In order to preserve the independence of the Agency, the following amendments would be highly beneficial:- The introduction of stronger requirement of expertise and independence
As far as expertise is concerned, according to para.11.2 sub 5 of the DIA, “All the members of the administrative board shall be appointed on the basis of their experience in the sector concerned”. Unfortunately, the proposed ACER regulation does not meet such a clear – and crucial – requirement. As for independence, it could be strengthen, for instance, by expanding the term of members’ office from 5 to 7 years, and by preventing the renewal.
– The consideration of a different composition formula
As already mentioned, the DIA foresees a general formula of “equal representation of the two branches of the Community executive within the administrative board” (art. 11.2.2). Yet, the incipit of the same provision openly states that “The three institutions agree that there cannot be a single formula for the composition of the administrative board”. Accordingly, legislative discretion is particularly broad in this respect. It is also worth noting that none of the existing European agencies’ management boards are appointed according to the proposed ACER formula. The institutional practice is, thus, silent on its assumed merits. Some of the already experienced formulas could perhaps be adjusted to the energy agency: this is probably the case of the European Food Safety Authority (EFSA).
According to article 25, reg. 178/2002, the EFSA administrative board is “composed of 14 members appointed by the Council in consultation with the European Parliament from a list drawn up by the Commission […], plus a representative of the Commission. Four of the members shall have their background in organisations representing consumers and other interests in the food chain. […] The members of the Board shall be appointed in such a way as to secure the highest standards of competence, a broad range of relevant expertise and, consistent with these, the broadest possible geographic distribution within the Union”. Whatever the opinion with respect to the already experienced options, the broad legislative discretion on the issue allows the Commission to explore further innovative solutions, that hopefully would better satisfy the sector-specific needs.
– Questioning the need itself of a Administrative Board.
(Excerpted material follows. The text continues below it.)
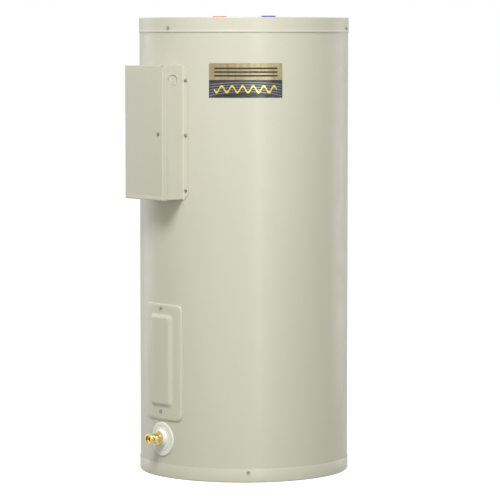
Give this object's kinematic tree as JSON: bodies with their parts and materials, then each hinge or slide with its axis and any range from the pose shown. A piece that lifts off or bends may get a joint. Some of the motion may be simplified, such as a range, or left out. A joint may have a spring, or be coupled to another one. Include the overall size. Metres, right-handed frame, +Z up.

This is the most demanding – and perhaps beneficial – amendment to consider. A strong political stance would be required to support it, since the stifling of the Administrative Board would affect the general organizational scheme defined by the DIA. The argument runs as follows. The Administrative Board performs, within a European agency, essentially two kinds of tasks: planning and monitoring. In the case of ACER, both these functions could be presumably assigned to other internal bodies. As for the planning function, the Director, on the advice of the Board of regulators, would be probably the best suited to carry out tasks such as the adoption of the agency’s annual work programme. As for the monitoring activities, an ad hoc audit unit could perform the pertinent tasks, under the supervision of the Director. A much more careful assessment, of course, would be required in order to show that the Administartive Board is redundant. The relevant point, however, is that the suppression of this board would confer on ACER a lighter and, at the same time, more independent structure. In short, a strong option in favour of bureaucratic streamline and enhanced agency independence should call into question the necessity itself of an Administrative Board.
Does a would-be thin and independent regulatory agency really need to superimpose a hybrid administrative-political board to a framework where an administrative body (the director with its staff) and a high-level politically independent body (the regulators board) are already available?